Roma – I passi che si stanno muovendo per la promozione di un’industria europea della difesa sono un toccasana per l’Italia. La pensa così Alessandro Profumo, amministratore delegato di Leonardo, la ex Finmeccanica. In un’audizione a Montecitorio, il manager rivela ai deputati “la profonda convinzione che senza programmi europei questa industria (della difesa, ndr), soprattutto quella italiana, ha grandi difficoltà a essere sostenibile sul lungo termine”. Quindi, per profumo la partecipazione alle iniziative comuni sulla difesa “è assolutamente chiave”.
Secondo l’amministratore di Leonardo, “non può essere l’industria da sola” a reggere il peso di queste iniziative, “perché la credibilità della nostra partecipazione, non nella parte di ricerca ma in quella di ‘capacity building’, è molto legata alla capacità di investimento dei Paesi nei sistemi di difesa comune”. Di conseguenza, avverte Profumo, “Dovremo fare le scelte su quali sono le capacità che come Paese vogliamo sostenere” e “partecipare ai programmi europei con convinzione”.
Il manager pubblico è convinto che si debba percorre la strada dell’integrazione, perché “se si disperdono capacità, know-how e competenze diventa quasi impossibile ricostruirle nel tempo”. È lo stesso motivo per cui confessa di vivere “con preoccupazione” gli sviluppi dell’accordo tra Finmeccanica e Stx sui cantieri di Saint-Nazaire, “perché i francesi sono bravi a tutelare le loro competenze”, e di conseguenza “sarà opportuna un’attività specifica per tutelare le nostre”.
Profumo invita i parlamentari a un’ulteriore riflessione, per decidere “se parleremo di sicurezza nazionale come singolo Paese”, o se invece sarà “intesa come capacità europea di costruire sistemi di difesa”. “Tendo a pensare che dovremo allargare il perimetro”, suggerisce il rappresentante di Leonardo, “perché non necessariamente abbiamo tutta la capacità di investimento, in un singolo Paese, per tutti gli strumenti di difesa”.

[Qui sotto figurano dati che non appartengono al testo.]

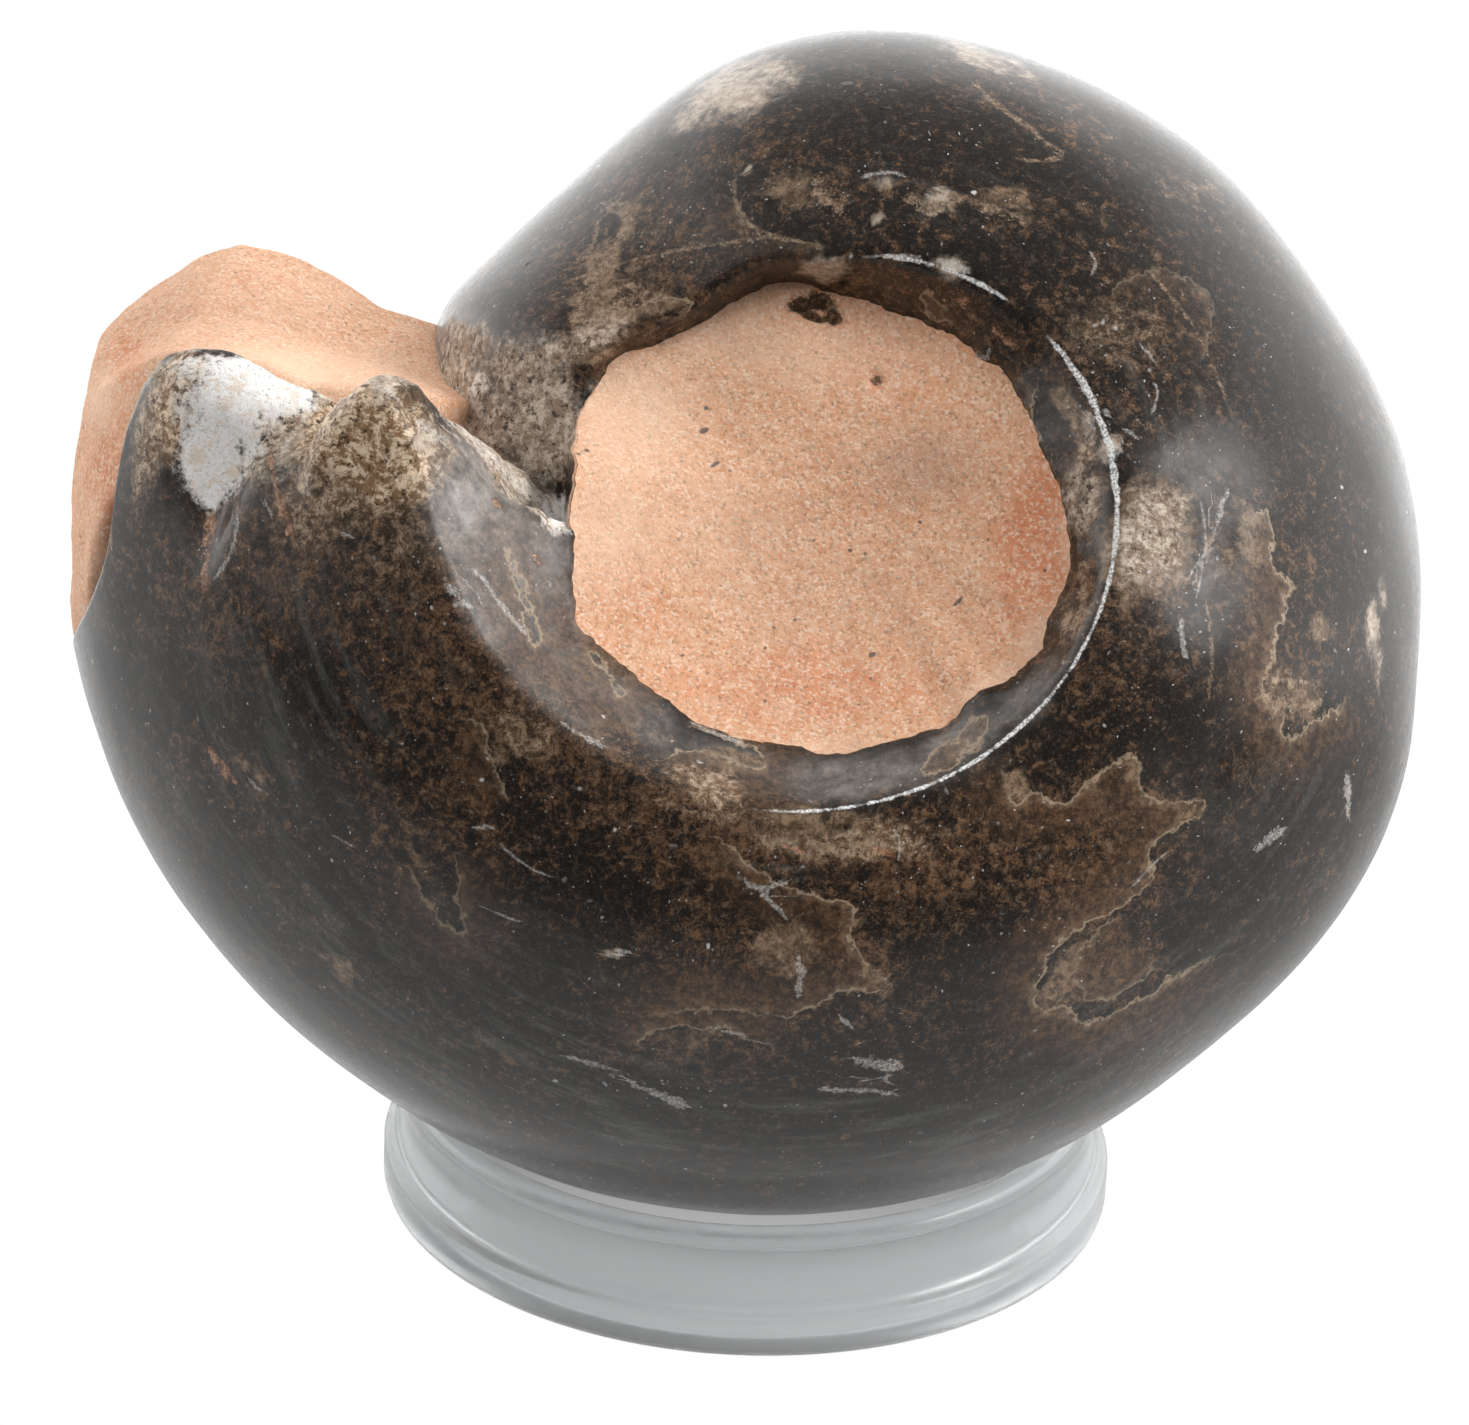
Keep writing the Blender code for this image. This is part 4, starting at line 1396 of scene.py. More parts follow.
    chalk: tuple[Spot, ...] = spots((225, 415, 42, 40, 10, 1), (212, 462, 28, 34, 15, 1.1),
        (245, 385, 60, 24, 10, 0.9), (285, 400, 30, 18, -20, 0.8), (205, 490, 16, 16, 0, 0.9),
        (210, 370, 30, 14, 10, 0.8), (562, 518, 14, 16, 10, 0.8), (255, 440, 14, 30, 35, 0.7),
        (478, 385, 14, 12, 20, 0.5))
    # Partly painted highlight: some white strokes are real white marks, and those along the shoulders and the
    # rim are painted glints.
    stroke_white: tuple[Line, ...] = strokes((4.5, 446, 583, 456, 596, 474, 609),
        (2, 471, 569, 485, 580, 494, 596, 528, 637), (2.5, 560, 722, 576, 732, 607, 748),
        (2, 861, 257, 892, 256, 922, 257), (6, 936, 262, 952, 266, 969, 272),
        (4, 1089, 413, 1091, 422, 1094, 432), (5, 1106, 448, 1113, 450, 1121, 452),
        (3.5, 978, 354, 984, 360, 990, 349), (4.5, 1255, 851, 1270, 838, 1286, 827),
        (3, 1347, 775, 1348, 796, 1347, 818), (1.8, 1139, 344, 1147, 352, 1155, 363),
        (1.8, 1123, 428, 1131, 433, 1139, 438), (1.6, 1152, 382, 1158, 391, 1152, 414),
        (3, 1229, 487, 1222, 506, 1216, 530), (1.5, 1212, 548, 1197, 563, 1188, 580),
        (3, 1181, 618, 1182, 640, 1187, 658), (1.2, 1200, 500, 1206, 540, 1196, 600),
        (2, 722, 1031, 735, 1033, 748, 1036), (2, 560, 1055, 590, 1063, 619, 1071),
        (4, 629, 1082, 660, 1095, 691, 1108), (2.5, 815, 1089, 855, 1090, 897, 1094),
        (6, 852, 1060, 878, 1063, 903, 1067), (3.5, 613, 952, 622, 951, 631, 952),
        (4, 798, 955, 801, 975, 797, 997), (2.5, 839, 1017, 846, 1022, 853, 1028),
        (6, 439, 408, 470, 434, 503, 470, 536, 498, 574, 536), (4, 346, 379, 363, 381, 383, 388, 402, 402),
        (8, 417, 420, 432, 433, 446, 446), (2.5, 346, 380, 324, 394, 306, 416, 289, 441, 278, 462),
        (4, 176, 351, 204, 347, 232, 345), (3, 343, 533, 348, 536, 354, 538),
        (1.8, 247, 777, 256, 786, 265, 794), (2, 237, 514, 235, 541, 227, 560, 214, 580),
        (2, 262, 497, 268, 508, 272, 518), (2, 690, 722, 712, 732, 745, 744),
        (1.5, 480, 905, 500, 915, 520, 922), (2, 470, 828, 490, 826, 494, 829),
        (1.3, 500, 845, 530, 868, 555, 878), (1.5, 330, 833, 345, 842, 352, 846),
        (3, 745, 882, 765, 889, 790, 880), (2.5, 760, 895, 775, 905, 788, 921),
        (1.2, 895, 830, 900, 845, 898, 860), (1.2, 1130, 890, 1155, 862, 1170, 850),
        (2, 860, 178, 884, 172, 905, 176), (1.4, 1088, 250, 1096, 262, 1090, 276))
    stroke_orange: tuple[Line, ...] = strokes((4, 269, 448, 272, 468, 276, 488),
        (5, 277, 490, 284, 515, 294, 540), (5.5, 993, 326, 1005, 338, 1017, 350),
        (4, 1074, 441, 1077, 442, 1081, 443), (2.5, 107, 473, 109, 510, 112, 552),
        (2.5, 943, 843, 947, 846, 951, 850), (6, 213, 510, 208, 545, 204, 592),
        (5, 494, 500, 497, 503, 500, 508), (5, 957, 300, 963, 301, 969, 302),
        (5, 208, 747, 221, 762, 238, 786), (3, 534, 553, 537, 560, 541, 566),
        (5, 780, 845, 795, 848, 806, 855), (4, 870, 848, 885, 852, 897, 858))
    stroke_tan: tuple[Line, ...] = strokes(
        (7, 601, 203, 620, 207, 630, 219, 622, 237, 608, 262, 594, 284, 578, 312),
        (7, 568, 314, 590, 320, 606, 322, 622, 312, 634, 296), (7, 550, 360, 580, 352, 613, 347),
        (3, 575, 262, 592, 246, 598, 222), (3, 640, 306, 662, 297, 686, 306, 680, 318, 655, 321),
        (1.8, 560, 284, 632, 260, 705, 246, 776, 238, 824, 250),
        (2.6, 736, 172, 735, 198, 752, 226, 783, 237, 811, 244),
        (2.4, 971, 81, 996, 103, 1022, 122, 1047, 142, 1063, 154, 1047, 161, 1015, 158),
        (10, 760, 935, 782, 950, 797, 974), (12, 815, 180, 826, 198, 842, 212),
        (10, 905, 200, 935, 205, 960, 196), (6, 975, 205, 1003, 210, 1030, 222),
        (2, 1150, 272, 1196, 330, 1226, 400), (5, 655, 800, 690, 812, 730, 818),
        (7, 760, 838, 830, 846, 900, 842), (2, 1206, 600, 1212, 650, 1208, 700),
        (5, 1085, 560, 1082, 600, 1074, 640), (7, 1258, 690, 1290, 706, 1322, 700))
    # Partly painted shade: some dark strokes are real dark marks, and others are shade painted into grooves and
    # joints.
    stroke_dark: tuple[Line, ...] = strokes((7, 226, 516, 221, 545, 211, 577),
        (1, 128, 509, 150, 493, 181, 476), (2, 560, 1136, 640, 1150, 753, 1165),
        (5, 1063, 425, 1066, 427, 1070, 430), (5, 270, 478, 264, 520, 266, 560),
        (6, 495, 446, 504, 452, 512, 458), (6, 622, 240, 626, 262, 618, 286),
        (6, 640, 315, 660, 322, 684, 318), (3, 815, 300, 822, 308, 832, 316),
        (2, 700, 1012, 745, 1014, 790, 1014), (5, 1090, 462, 1083, 490, 1076, 520),
        (4, 1050, 395, 1060, 430, 1072, 452), (6, 800, 872, 840, 878, 880, 876),
        (4, 560, 365, 590, 352, 620, 343))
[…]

L’esempio che il manager sottopone ai deputati è quello dei sistemi radar, molto onerosi perché devono essere in grado di individuare minacce provenienti anche da continenti lontani. “Dobbiamo scegliere se come Europa vogliamo avere un sistema di radar nostri, o se accettiamo di comprare dei componenti da altri Paesi”, indica. Il suo auspicio è che la decisione “ricadrà su un sistema completamente europeo”, ma in questo caso “dovremo fare degli investimenti” sufficienti, avverte.